Information provided:
====================

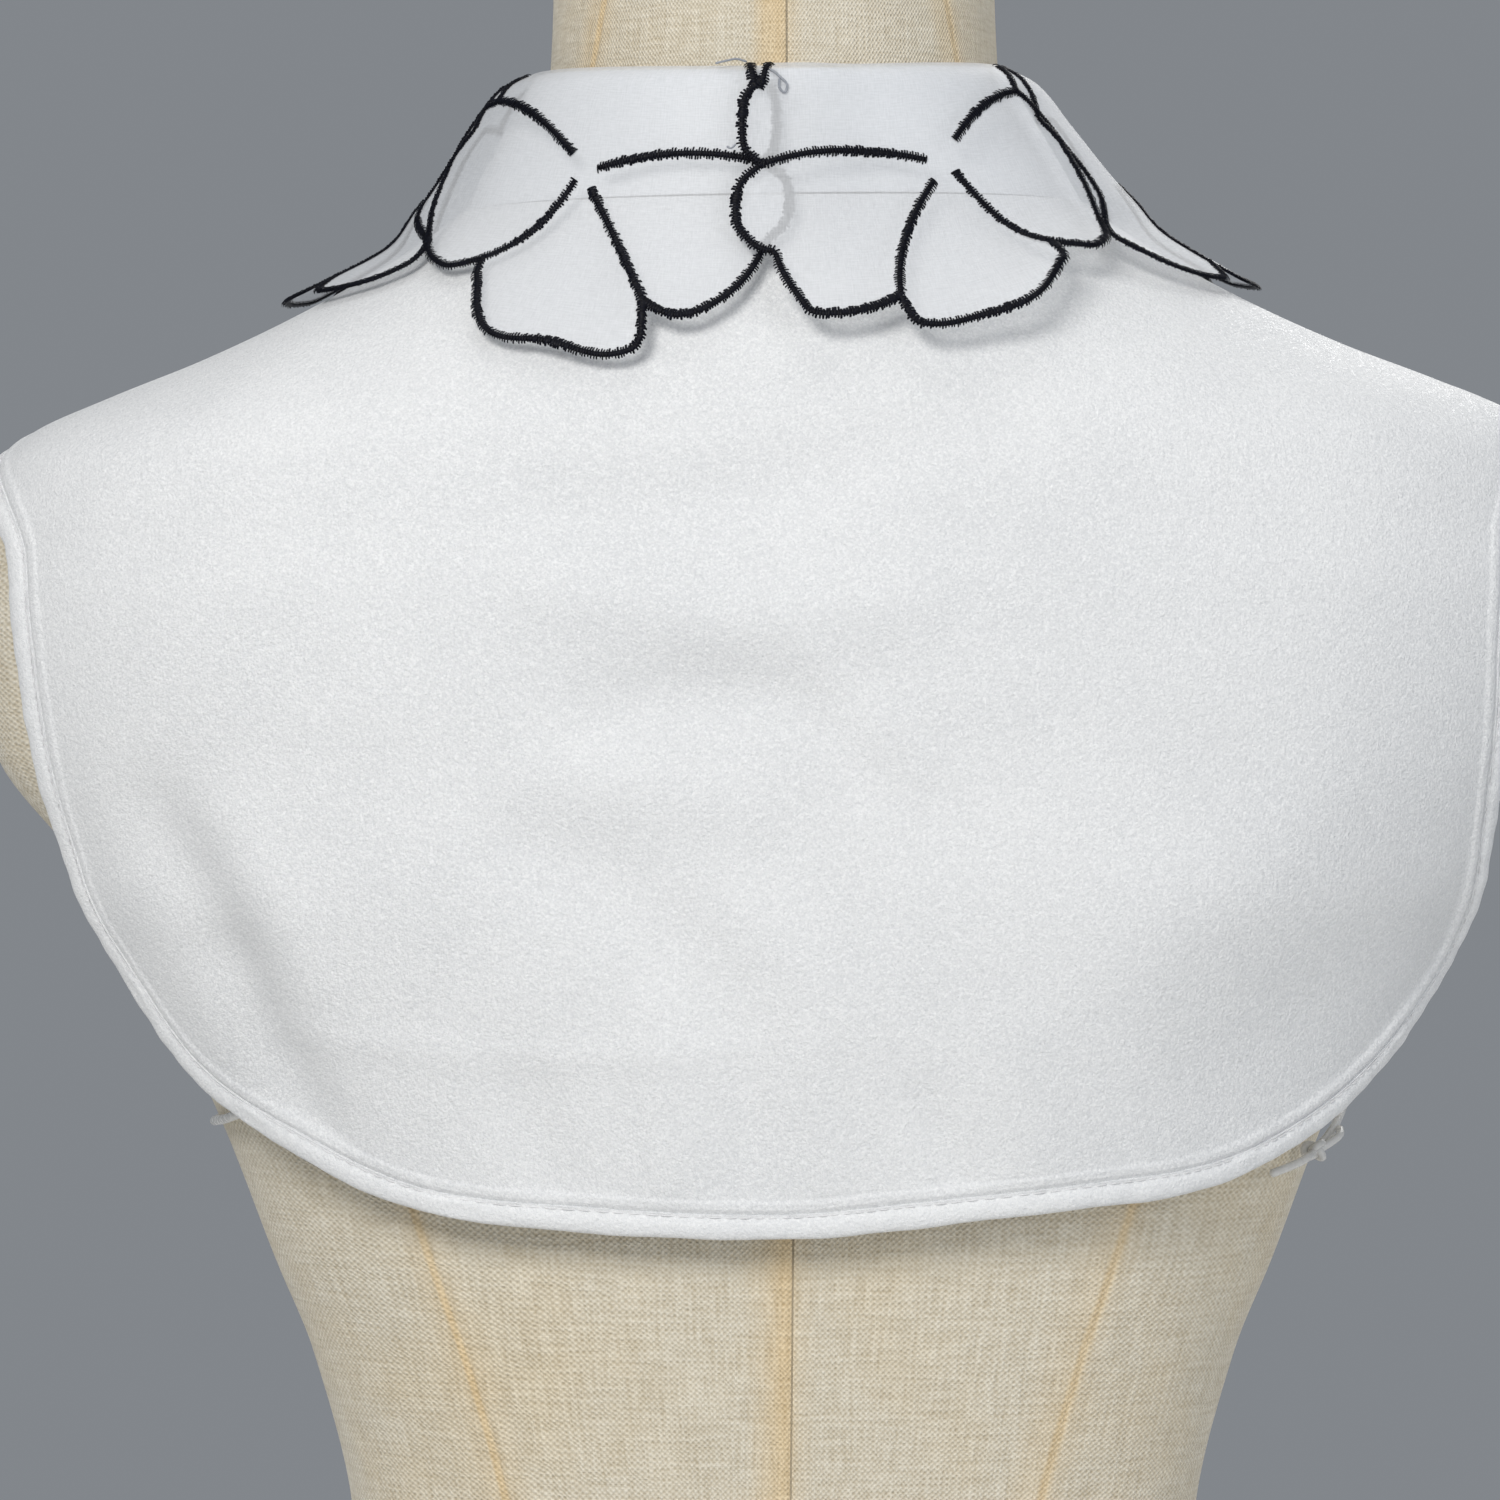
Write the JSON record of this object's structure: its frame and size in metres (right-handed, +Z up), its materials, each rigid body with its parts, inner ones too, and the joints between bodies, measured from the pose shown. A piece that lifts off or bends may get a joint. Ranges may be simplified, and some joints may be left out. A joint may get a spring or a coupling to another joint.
{
  "type": "embroidered false collar on a dress form",
  "caption": "Sleeveless white dickey with a sheer turn-down collar of outlined flower petals, worn on a limbless linen-covered dress form.",
  "frame": {"origin": "on the floor under the axis of the neck, in the flat underside of the dress form", "axes": "+Z up, +Y out of the wearer's back, +X to the wearer's left"},
  "size_m": [0.3878, 0.2265, 0.6105],
  "materials": {
    "crepe": "matt white crepe with a faint sparkle",
    "organza": "sheer white organza",
    "stitching": "black satin stitch",
    "binding": "white crepe strip, folded and topstitched",
    "elastic": "clear elastic",
    "button": "white, polished",
    "linen": "cream slub linen over a hard form"
  },
  "bodies": {
    "root": {"bib_back": "crepe", "bib_front_left": "crepe", "bib_front_right": "crepe", "placket": "crepe", "neck_band": "organza", "collar_left": "organza", "collar_right": "organza", "embroidery_left": "stitching", "embroidery_right": "stitching", "binding_back": "binding", "binding_front_left": "binding", "binding_front_right": "binding", "elastic_left": "elastic", "elastic_right": "elastic", "button_1": "button", "button_2": "button", "button_3": "button", "button_4": "button", "form_body": "linen"}
  },
  "joints": []
}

====================

Copy all of the data exactly.

Final result:
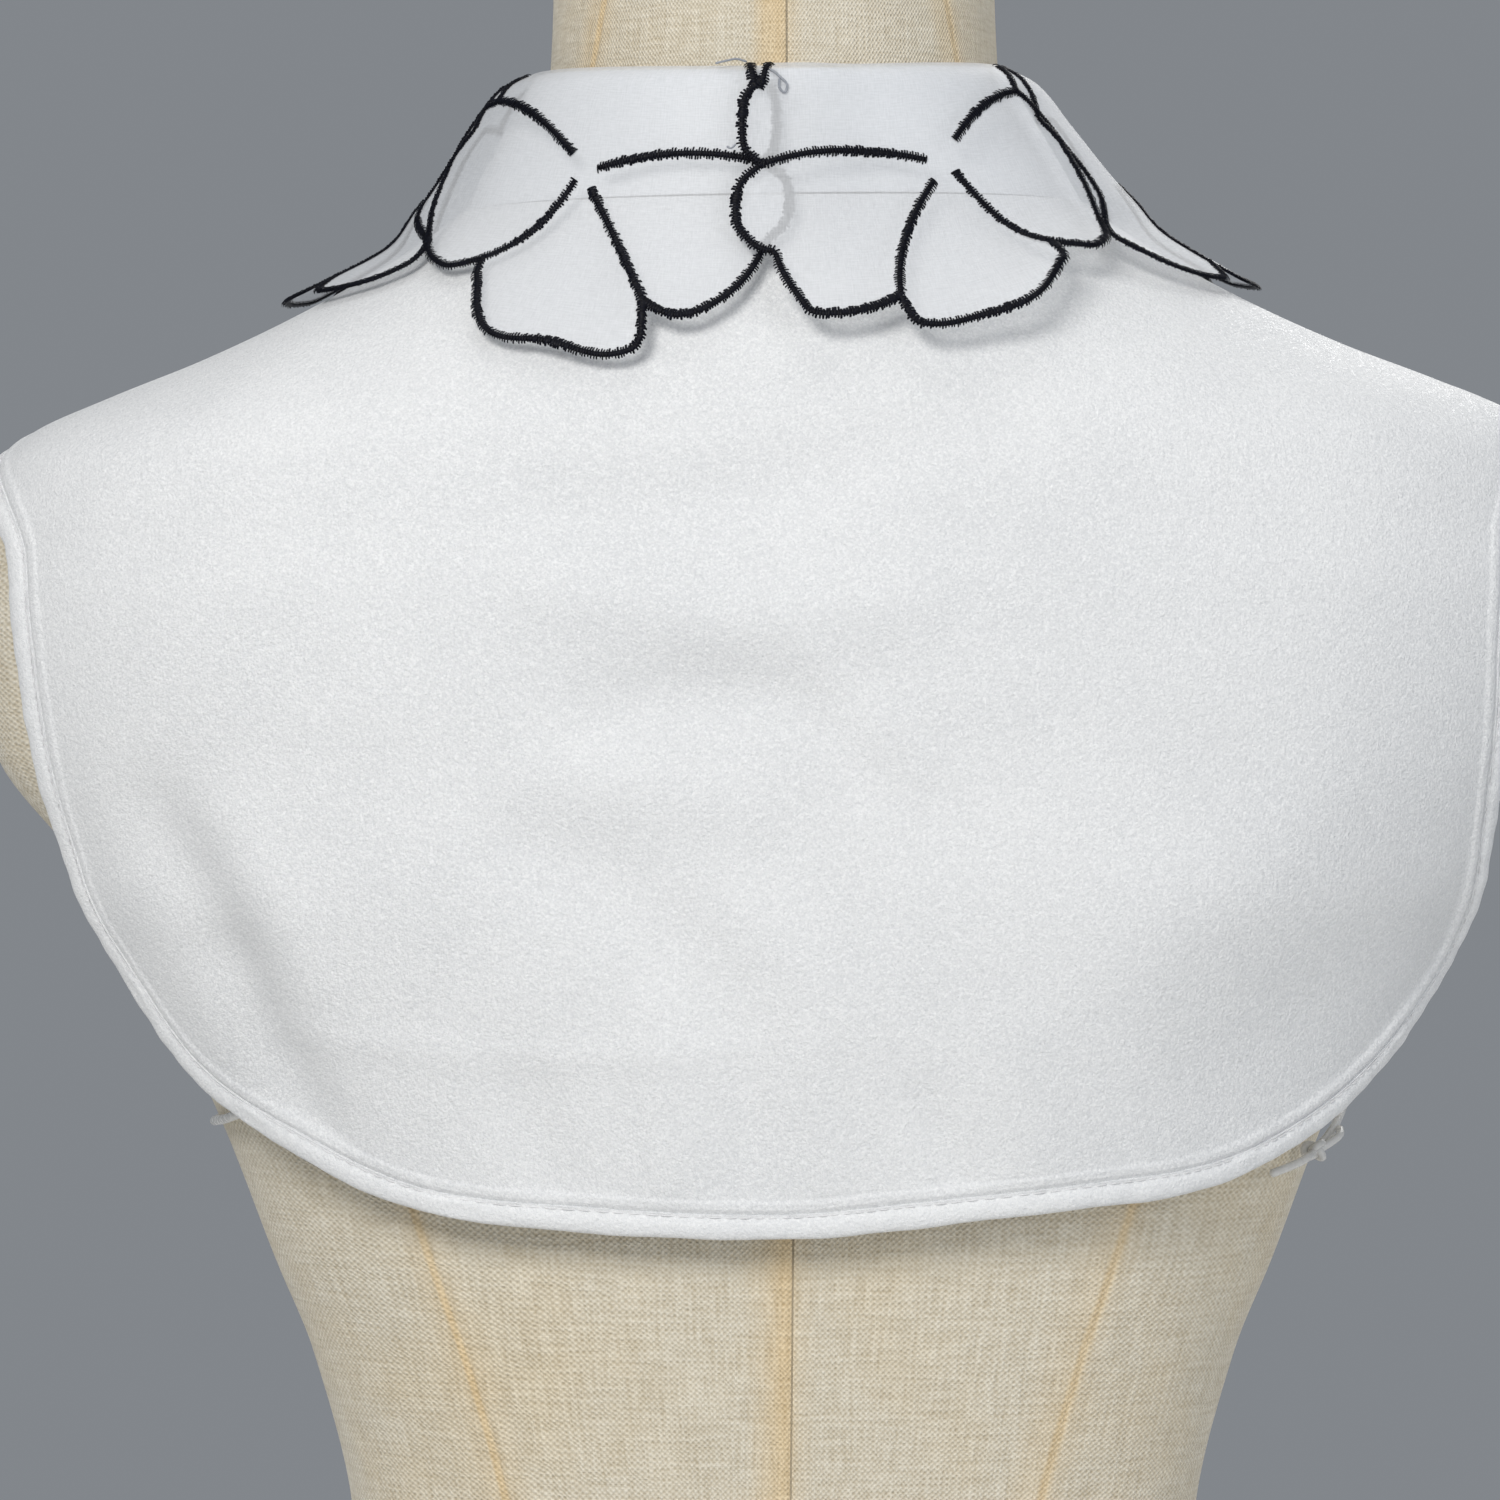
Write the JSON record of this object's structure: its frame and size in metres (right-handed, +Z up), its materials, each rigid body with its parts, inner ones too, and the joints between bodies, measured from the pose shown. A piece that lifts off or bends may get a joint. Ranges may be simplified, and some joints may be left out. A joint may get a spring or a coupling to another joint.
{
  "type": "embroidered false collar on a dress form",
  "caption": "Sleeveless white dickey with a sheer turn-down collar of outlined flower petals, worn on a limbless linen-covered dress form.",
  "frame": {"origin": "on the floor under the axis of the neck, in the flat underside of the dress form", "axes": "+Z up, +Y out of the wearer's back, +X to the wearer's left"},
  "size_m": [0.3878, 0.2265, 0.6105],
  "materials": {
    "crepe": "matt white crepe with a faint sparkle",
    "organza": "sheer white organza",
    "stitching": "black satin stitch",
    "binding": "white crepe strip, folded and topstitched",
    "elastic": "clear elastic",
    "button": "white, polished",
    "linen": "cream slub linen over a hard form"
  },
  "bodies": {
    "root": {"bib_back": "crepe", "bib_front_left": "crepe", "bib_front_right": "crepe", "placket": "crepe", "neck_band": "organza", "collar_left": "organza", "collar_right": "organza", "embroidery_left": "stitching", "embroidery_right": "stitching", "binding_back": "binding", "binding_front_left": "binding", "binding_front_right": "binding", "elastic_left": "elastic", "elastic_right": "elastic", "button_1": "button", "button_2": "button", "button_3": "button", "button_4": "button", "form_body": "linen"}
  },
  "joints": []
}